Could this be the future of Existential Anthropology? If not, why not?

I would like to move on to an optimistic note: the future of anthropology, which would have hardly begun, now that anthropology is slowly getting out of social anthropology and social sciences, is almost entirely to create, conceptually and methodologically. 

 
Dear Albert,

You are, on my reading, a crusader, a romantic, a Quixote whose dream is to rescue the damsel Humanity from what you see as a monster created by anti-human tendencies in the thinking of an earlier generation of French intellectuals, thinking that has hardened into an orthodoxy against which you rebel. I am old, cranky, full of doubts, an aging Candide expelled from the ivory tower forty years ago, whose experience wandering outside the tower have left this "volume" wondering how his book of life will end. Candide's choice, to cultivate my own garden, has a powerful appeal. My own romantic desire to make some sense, to find some satisfying whole in what could easily be seen as a random walk, keeps me from succumbing to that appeal. Good luck and "mercy buckets" (my grandmother's way of saying "merci beaucoup") for a most stimulating conversation.

Dear John, 

Your message is very moving. I keep it... in my volume.
Many thanks for your presence during these two weeks.
 
A bientôt… I hope ! 

Albert, I will be closing the seminar now, but I would very much like to thank you for your exceptionally careful and thought-provoking responses throughout the last two weeks. Thanks are also due to Abraham, Annika, John, Keith, Lee and Ron  -- these seminars only works if their is a fruitful dialogue between diverse participants and that was particularly true of this one it seemed to me. 

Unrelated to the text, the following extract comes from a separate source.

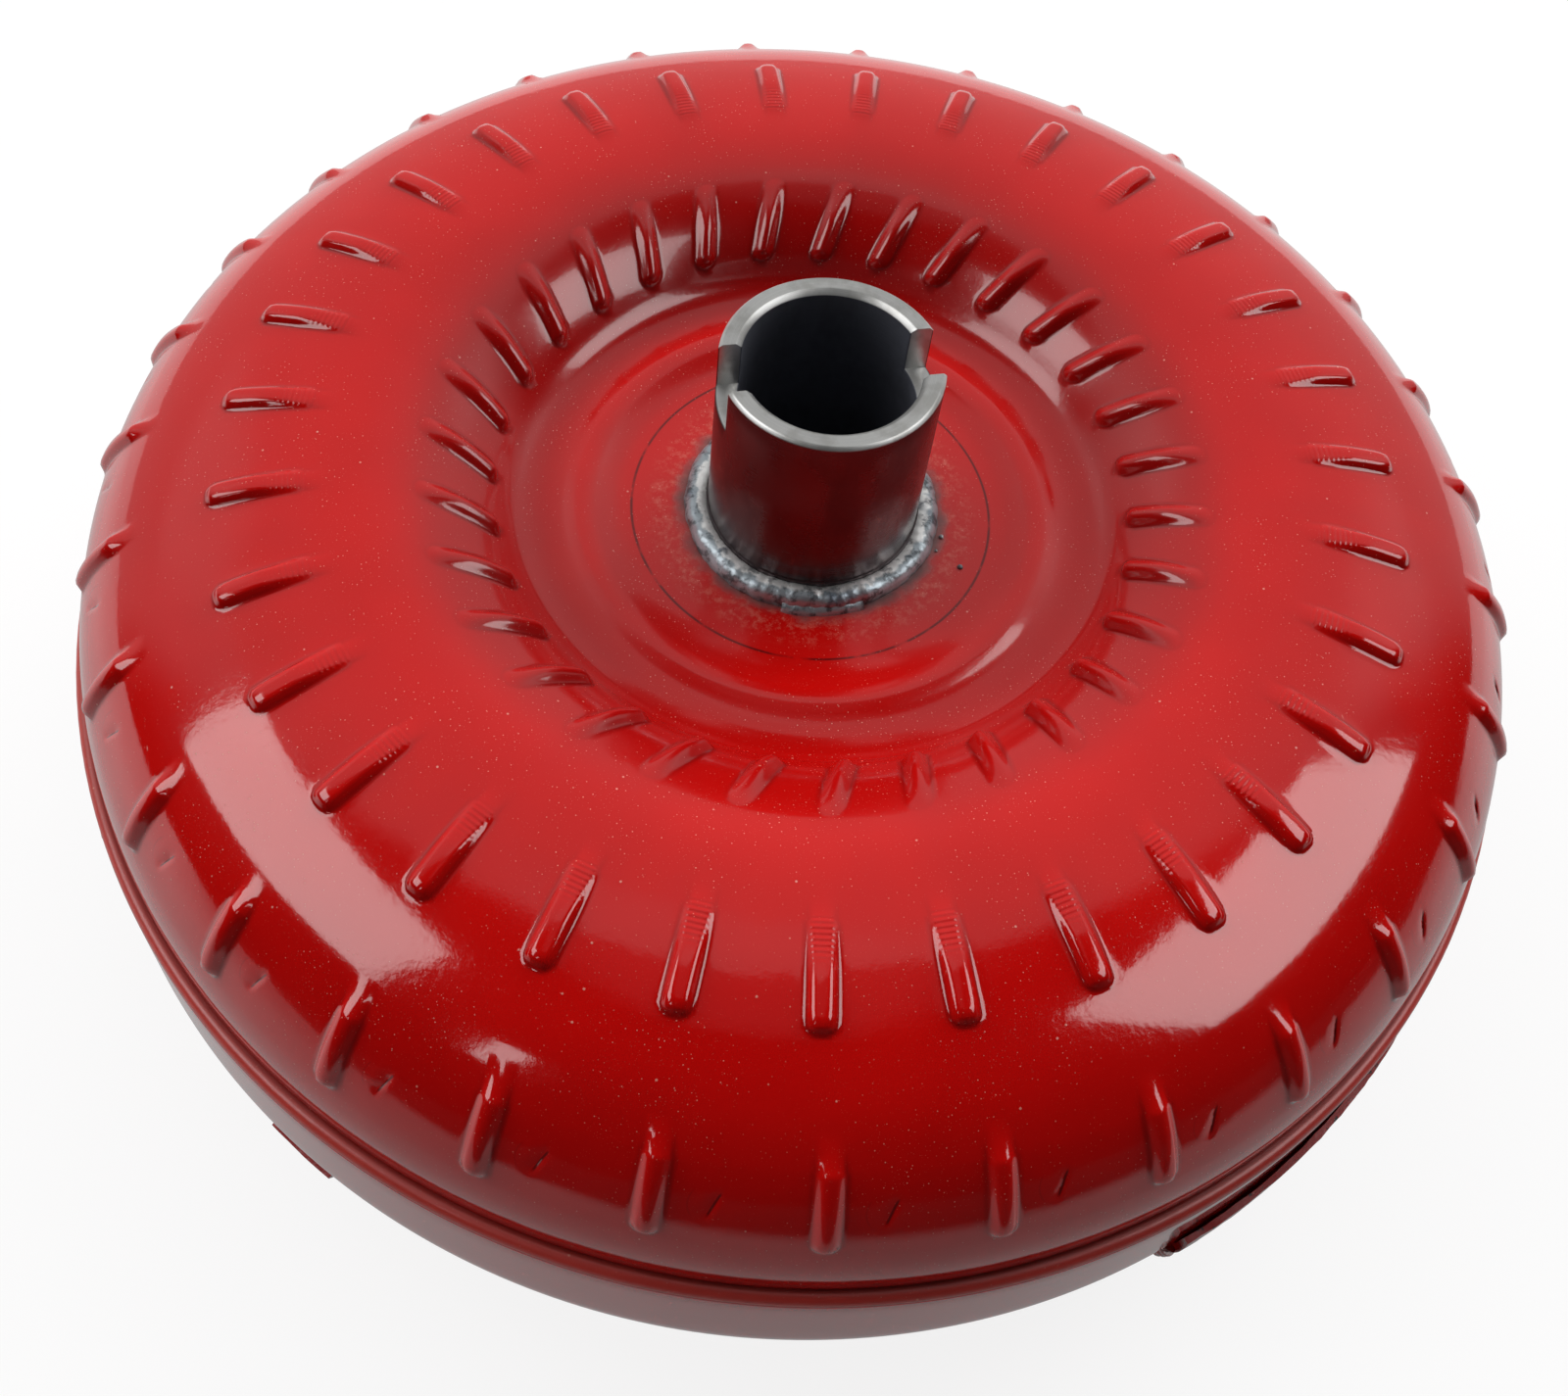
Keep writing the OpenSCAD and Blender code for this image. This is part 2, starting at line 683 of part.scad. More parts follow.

In the paper and in the foregoing discussion Albert has defended an anthropology that explores human individuality for what is is--the fact of and capacity for human individuation--over a view variously omnipresent in social science of the human individual as representative of the social, a place bearer, a signifier of some other kind of socio-cultural potential. If we read back through his responses here we will find numerous fascinating insights, epistemological, methodological toward that end. I hope visitors do that; whether they agree or disagree it will be worth their while. Many thanks again, Albert.